British science agency agrees with SELC: Burning southern forests for fuel is bad policy

The Enviva wood pellet manufacturing plant in Ahoskie, NC (© SELC)

For years, well-intentioned but misguided European energy policies have led to the loss of thousands of acres of native southern forests. Subsidies for renewable fuels led some EU nations, especially the United Kingdom, to turn to biomass—plant matter burned to create energy—as a replacement for burning coal. But unless it is sourced properly, biomass isn’t sustainable and can actually be worse for greenhouse gas emissions than coal.

With economic incentives in place, several biomass production facilities sprang up in the South, many cutting down whole trees and turning them into wood pellets to ship off to Europe. In North Carolina and Virginia, clear-cutting to feed pellet mills destroyed precious bottomland hardwoods, some more than a century old. And with European demand increasing, the biomass industry proposed several new plants.

SELC stepped in to defend these precious resources. We investigated the pellet mills and detailed the problems in a 2013 report. We met with EU agencies, hosted site visits with British officials and European media, and contributed to a BBC documentary.
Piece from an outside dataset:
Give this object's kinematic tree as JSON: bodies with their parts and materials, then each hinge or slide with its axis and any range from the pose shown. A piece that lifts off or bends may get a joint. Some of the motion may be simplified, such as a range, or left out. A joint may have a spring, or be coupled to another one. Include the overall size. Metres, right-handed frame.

Now, the scientific arm of the United Kingdom energy agency agrees with SELC. As a result, the wood pellet boom, and its devastating effect on the South, may be nearing an end.
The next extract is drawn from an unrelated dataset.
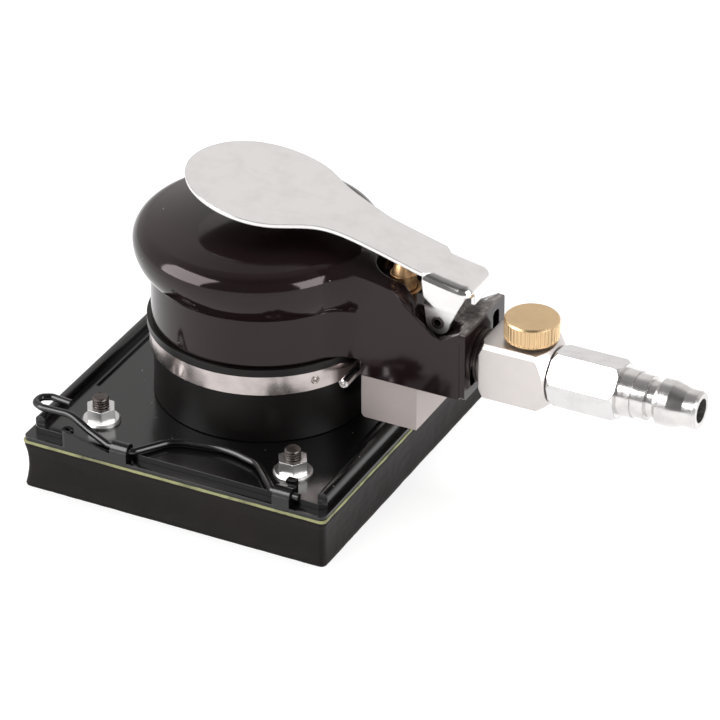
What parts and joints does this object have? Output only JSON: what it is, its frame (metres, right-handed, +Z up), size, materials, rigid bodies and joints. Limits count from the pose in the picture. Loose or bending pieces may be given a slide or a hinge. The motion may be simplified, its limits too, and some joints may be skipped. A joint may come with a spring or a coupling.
{
  "type": "air orbital sander",
  "caption": "Palm-grip pneumatic orbital sander with a rectangular clip-on paper pad, press lever, rubber boot, silencer, flow regulator and plug-in air nipple.",
  "frame": {"origin": "on the motor axis, at the height of the pad's flat working face", "axes": "+Z up along the motor axis, away from the work; +X from the motor axis towards the air inlet; the pad is drawn at one point of its orbit"},
  "size_m": [0.1933, 0.1112, 0.0912],
  "materials": {
    "housing_paint": "glossy brown-black enamel on cast aluminium",
    "black_paint": "gloss black paint on pressed steel",
    "boot_rubber": "satin black moulded rubber",
    "foam": "black-brown skinned foam",
    "backing": "pale yellow-green bonding layer",
    "chrome": "bright chrome plate",
    "zinc": "bright zinc plate",
    "dark_steel": "dark oiled steel",
    "steel": "machined steel",
    "bearing_steel": "ground bearing steel",
    "machined_aluminium": "machined aluminium",
    "brass": "turned brass",
    "regulator_grey": "satin champagne-grey plating",
    "silencer_grey": "matte warm grey casting",
    "vane_resin": "phenolic resin",
    "felt": "wool felt",
    "seal_rubber": "nitrile rubber"
  },
  "bodies": {
    "housing": {"lower_bearing_outer": "bearing_steel", "upper_bearing_outer": "bearing_steel", "cylinder_sleeve": "steel", "lower_end_plate": "machined_aluminium", "upper_end_plate": "machined_aluminium", "motor_dowel": "dark_steel", "lock_ring": "machined_aluminium", "motor_housing": "housing_paint", "rubber_boot": "boot_rubber", "clamp_band": "zinc", "clamp_screw": "dark_steel", "lever_pin": "dark_steel", "valve_bushing": "brass", "valve_spring": "steel", "silencer_body": "silencer_grey", "silencer_felt": "felt", "silencer_screws": "dark_steel", "rear_plate": "black_paint", "inlet_bushing": "dark_steel", "regulator_body": "regulator_grey", "hex_adaptor": "chrome", "air_nipple": "chrome"},
    "pad": {"foam_pad": "foam", "pad_backing": "backing", "pad_plate": "black_paint", "pad_studs": "dark_steel", "clamp_tray": "black_paint", "flange_nuts": "zinc", "front_clamp_brackets": "black_paint", "rear_clamp_brackets": "black_paint", "pad_hub": "machined_aluminium", "hub_screws": "dark_steel", "pad_bearing_outer": "bearing_steel"},
    "front_clamp": {"front_paper_clamp": "black_paint"},
    "rear_clamp": {"rear_paper_clamp": "black_paint"},
    "crank": {"crankshaft": "steel", "counterweight": "brass", "rotor": "steel", "rotor_key": "dark_steel", "rotor_vanes": "vane_resin", "shaft_ring": "dark_steel", "spindle_washer": "zinc", "spindle_screw": "dark_steel", "pad_bearing_inner": "bearing_steel", "pad_bearing_balls": "bearing_steel", "lower_bearing_inner": "bearing_steel", "lower_bearing_balls": "bearing_steel", "upper_bearing_inner": "bearing_steel", "upper_bearing_balls": "bearing_steel"},
    "lever": {"throttle_lever": "chrome"},
    "valve": {"valve_stem": "brass", "valve_seal": "seal_rubber"},
    "regulator": {"regulator_knob": "brass", "regulator_seal": "seal_rubber", "regulator_clip": "dark_steel"}
  },
  "joints": [
    {"name": "motor_spin", "type": "hinge", "parent": "housing", "child": "crank", "pos_m": [0, 0, 0.0585], "axis": [0, 0, 1], "continuous": true},
    {"name": "pad_swivel", "type": "hinge", "parent": "crank", "child": "pad", "pos_m": [-0.0018, -0.00088, 0.025], "axis": [0, 0, 1], "continuous": true},
    {"name": "lever_press", "type": "hinge", "parent": "housing", "child": "lever", "pos_m": [0.0613, 0, 0.0612], "axis": [0, -1, 0], "range_deg": [0, 5], "stiffness_Nm_per_rad": 0.5, "springref_deg": -8.59},
    {"name": "valve_slide", "type": "slide", "parent": "housing", "child": "valve", "axis": [0, 0, -1], "range_m": [0, 0.0017], "deforming": ["valve_spring"]},
    {"name": "regulator_turn", "type": "hinge", "parent": "housing", "child": "regulator", "pos_m": [0.0873, 0, 0.06], "axis": [0, 0, 1], "range_deg": [0, 90]},
    {"name": "front_clamp_lift", "type": "hinge", "parent": "pad", "child": "front_clamp", "pos_m": [-0.0018, -0.05368, 0.0205], "axis": [1, 0, 0], "range_deg": [0, 75]},
    {"name": "rear_clamp_lift", "type": "hinge", "parent": "pad", "child": "rear_clamp", "pos_m": [-0.0018, 0.05192, 0.0205], "axis": [-1, 0, 0], "range_deg": [0, 75]}
  ],
  "couplings": [
    {"joint": "pad_swivel", "follows": "motor_spin", "ratio": -1},
    {"joint": "valve_slide", "follows": "lever_press", "m_per_rad": 0.0183}
  ]
}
Beginning next year, the U.K.—75 percent of the total European biomass market—may no longer offer generous subsidies to biomass fuels unless they meet a true carbon-reduction target. Most native southern forests won’t qualify, and turning them into wood pellets won’t be a viable business anymore. More work remains to fully incorporate the science into policy, but it is significant progress in the quest to protect one of the South’s most vulnerable resources.